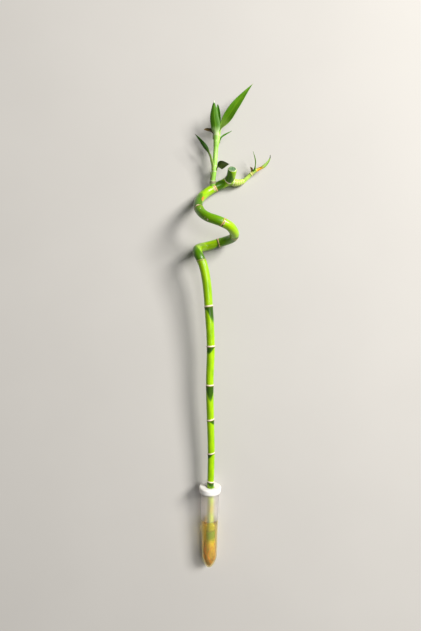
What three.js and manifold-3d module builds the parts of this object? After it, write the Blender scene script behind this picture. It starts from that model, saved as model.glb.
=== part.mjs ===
// Lucky bamboo (Dracaena sanderiana) with a coiled cane, lying on a table in its water tube.
// Millimetres, +Z up. The plant lies along +Y with its foot at -Y, and the table is the plane z = 0.
// It is laid out on a bench frame whose origin is on the table under the middle of the cap's top,
// and LAYOUT_SHIFT then brings the middle of the whole plant over the origin.

import * as THREE from 'three';
import * as BufferGeometryUtils from 'three/addons/utils/BufferGeometryUtils.js';
import Module from 'manifold-3d';

const wasm = await Module();
wasm.setup();

const DEGREE = Math.PI / 180;
const { lerp, smoothstep } = THREE.MathUtils;

// Placing
const LAYOUT_SHIFT = [-32.6, -237.5, 0];
const TUBE_TILT = 2.75 * DEGREE; // the tube rises towards the coil
const TUBE_LEAN = 0.65 * DEGREE; // and its foot points a little to the left
const FIT_GAP = 0.3;

// Tube, cap and gel: heights are above the tube's tip
const TUBE_SIDES = 24;
const TUBE_LENGTH = 123;
const TUBE_WALL = 1.2;
const TUBE_MOUTH_RADIUS = 13.8;
const TUBE_FOOT_RADIUS = 11.7;
const TUBE_FOOT_HEIGHT = 19;
const TUBE_TIP_POWERS = [1.5, 0.56]; // they shape the rounded tip
const TUBE_BEAD_RISE = 0.25;
const TUBE_BEAD_HALF_WIDTH = 0.7;
const TUBE_BEAD_HEIGHTS = [109, 111.3, 113.6];
const CAP_HEIGHT = 9.3;
const CAP_PLATE = 2.2;
const CAP_RADIUS = 16.8;
const CAP_EDGE = 0.8;
const CAP_SLOT_RADIUS = 5.9; // of its round end, half the slot's width
const CAP_SLOT_END = [0.7, 4.0]; // the round end's middle, to the right of and above the cap's middle
const CAP_SLOT_TURN = 27 * DEGREE; // it opens downwards and this much to the left
const GEL_LEVEL = 72;

// Cane: lengths are from the cut in the tube
const CANE_SIDES = 13;
const CANE_FOOT_RADIUS = 5.0;
const CANE_COIL_RADIUS = 6.9;
const CANE_WIDENS = [100, 470]; // it widens evenly over this stretch
const RING_RISE = 0.45;
const RING_HALF_WIDTH = 1.3;
const RING_SLANT = 0.16; // the rings sit a little askew on the cane
const RING_PLACES = [
  43.5, 77.5, 117, 160, 210.5, 262, 319.5, 378.5, 446, 516.5, 551.5, 591.5, 638.5, 703.5, 728,
];
const COIL_FROM = 440;
const STRAIGHT_STEP = 21; // between the cane's cross sections
const COIL_STEP = 5.7;
const CANE_ROUTE = [
  [0.2, -108, 12.6], [0.5, -52, 16.4], [0.7, -2, 19.9], [1.9, 52, 22.8], [0.7, 102, 25.5],
  [-0.4, 154, 28.3], [1.2, 211, 31.3], [-2.0, 270, 34.4], [-5.1, 306, 36.8], [-10.6, 331, 39.0],
  [-16.8, 344, 38.5], [-19.0, 352, 29.5], [-15.6, 357, 17.5], [-7.5, 360.5, 7.4], [2.5, 363, 7.1],
  [13.0, 366, 8.2], [24.5, 368.5, 13.0], [33.0, 370.5, 22.5], [35.8, 373.2, 34.0],
  [33.6, 377, 46.0], [27.4, 381.8, 55.5], [17.4, 386, 60.5], [7.0, 389.8, 61.0],
  [-3.0, 393.8, 58.5], [-12.2, 402, 50.5], [-17.2, 414.5, 38.5], [-15.6, 427, 25.5],
  [-8.2, 438.2, 14.5], [1.0, 446.3, 8.8], [10.0, 451.8, 7.2], [18.7, 455.8, 7.2],
  [25.8, 459, 10.2], [30.0, 461.8, 16.0], [31.8, 465.4, 22.0], [32.8, 470.6, 29.5],
];
const SEAL_RADIUS = 6.2;
const SEAL_THICKNESS = 0.9;

// Roots
const ROOT_SIDES = 5;
const ROOT_RADIUS = 0.85;
const ROOT_FROM_WALL = 2.2; // from the tube's inner wall to a root's middle
const ROOT_SEGMENT = 4.5;
const LONG_ROOTS = 8;
const LONG_ROOT_TURN = [6.8, 13.0]; // the radius and height where a long root turns up
const LONG_ROOT_FROM = 16.5; // and the height where it meets the wall
const LONG_ROOT_REACH = [24, 48];
const SHORT_ROOTS = 3;
const SHORT_ROOT_PATH = [[0, 3.4, 10.0], [0.7, 3.2, 7.4], [1.5, 2.0, 5.2]]; // turn, radius and height
const CALLUS_PROFILE = [[2.6, -4.8], [4.4, -3.4], [4.7, -1.8], [4.3, 0]]; // radii below the cane's cut
const CALLUS_DEPTH = 5.2;
const CALLUS_SIDES = 10;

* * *

TASK:
Return the whole listing exactly, with every line included.

TASK OUTPUT:
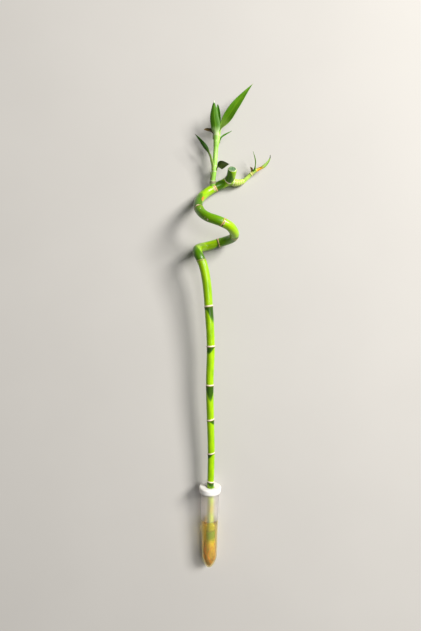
What three.js and manifold-3d module builds the parts of this object? After it, write the Blender scene script behind this picture. It starts from that model, saved as model.glb.
=== part.mjs ===
// Lucky bamboo (Dracaena sanderiana) with a coiled cane, lying on a table in its water tube.
// Millimetres, +Z up. The plant lies along +Y with its foot at -Y, and the table is the plane z = 0.
// It is laid out on a bench frame whose origin is on the table under the middle of the cap's top,
// and LAYOUT_SHIFT then brings the middle of the whole plant over the origin.

import * as THREE from 'three';
import * as BufferGeometryUtils from 'three/addons/utils/BufferGeometryUtils.js';
import Module from 'manifold-3d';

const wasm = await Module();
wasm.setup();

const DEGREE = Math.PI / 180;
const { lerp, smoothstep } = THREE.MathUtils;

// Placing
const LAYOUT_SHIFT = [-32.6, -237.5, 0];
const TUBE_TILT = 2.75 * DEGREE; // the tube rises towards the coil
const TUBE_LEAN = 0.65 * DEGREE; // and its foot points a little to the left
const FIT_GAP = 0.3;

// Tube, cap and gel: heights are above the tube's tip
const TUBE_SIDES = 24;
const TUBE_LENGTH = 123;
const TUBE_WALL = 1.2;
const TUBE_MOUTH_RADIUS = 13.8;
const TUBE_FOOT_RADIUS = 11.7;
const TUBE_FOOT_HEIGHT = 19;
const TUBE_TIP_POWERS = [1.5, 0.56]; // they shape the rounded tip
const TUBE_BEAD_RISE = 0.25;
const TUBE_BEAD_HALF_WIDTH = 0.7;
const TUBE_BEAD_HEIGHTS = [109, 111.3, 113.6];
const CAP_HEIGHT = 9.3;
const CAP_PLATE = 2.2;
const CAP_RADIUS = 16.8;
const CAP_EDGE = 0.8;
const CAP_SLOT_RADIUS = 5.9; // of its round end, half the slot's width
const CAP_SLOT_END = [0.7, 4.0]; // the round end's middle, to the right of and above the cap's middle
const CAP_SLOT_TURN = 27 * DEGREE; // it opens downwards and this much to the left
const GEL_LEVEL = 72;

// Cane: lengths are from the cut in the tube
const CANE_SIDES = 13;
const CANE_FOOT_RADIUS = 5.0;
const CANE_COIL_RADIUS = 6.9;
const CANE_WIDENS = [100, 470]; // it widens evenly over this stretch
const RING_RISE = 0.45;
const RING_HALF_WIDTH = 1.3;
const RING_SLANT = 0.16; // the rings sit a little askew on the cane
const RING_PLACES = [
  43.5, 77.5, 117, 160, 210.5, 262, 319.5, 378.5, 446, 516.5, 551.5, 591.5, 638.5, 703.5, 728,
];
const COIL_FROM = 440;
const STRAIGHT_STEP = 21; // between the cane's cross sections
const COIL_STEP = 5.7;
const CANE_ROUTE = [
  [0.2, -108, 12.6], [0.5, -52, 16.4], [0.7, -2, 19.9], [1.9, 52, 22.8], [0.7, 102, 25.5],
  [-0.4, 154, 28.3], [1.2, 211, 31.3], [-2.0, 270, 34.4], [-5.1, 306, 36.8], [-10.6, 331, 39.0],
  [-16.8, 344, 38.5], [-19.0, 352, 29.5], [-15.6, 357, 17.5], [-7.5, 360.5, 7.4], [2.5, 363, 7.1],
  [13.0, 366, 8.2], [24.5, 368.5, 13.0], [33.0, 370.5, 22.5], [35.8, 373.2, 34.0],
  [33.6, 377, 46.0], [27.4, 381.8, 55.5], [17.4, 386, 60.5], [7.0, 389.8, 61.0],
  [-3.0, 393.8, 58.5], [-12.2, 402, 50.5], [-17.2, 414.5, 38.5], [-15.6, 427, 25.5],
  [-8.2, 438.2, 14.5], [1.0, 446.3, 8.8], [10.0, 451.8, 7.2], [18.7, 455.8, 7.2],
  [25.8, 459, 10.2], [30.0, 461.8, 16.0], [31.8, 465.4, 22.0], [32.8, 470.6, 29.5],
];
const SEAL_RADIUS = 6.2;
const SEAL_THICKNESS = 0.9;

// Roots
const ROOT_SIDES = 5;
const ROOT_RADIUS = 0.85;
const ROOT_FROM_WALL = 2.2; // from the tube's inner wall to a root's middle
const ROOT_SEGMENT = 4.5;
const LONG_ROOTS = 8;
const LONG_ROOT_TURN = [6.8, 13.0]; // the radius and height where a long root turns up
const LONG_ROOT_FROM = 16.5; // and the height where it meets the wall
const LONG_ROOT_REACH = [24, 48];
const SHORT_ROOTS = 3;
const SHORT_ROOT_PATH = [[0, 3.4, 10.0], [0.7, 3.2, 7.4], [1.5, 2.0, 5.2]]; // turn, radius and height
const CALLUS_PROFILE = [[2.6, -4.8], [4.4, -3.4], [4.7, -1.8], [4.3, 0]]; // radii below the cane's cut
const CALLUS_DEPTH = 5.2;
const CALLUS_SIDES = 10;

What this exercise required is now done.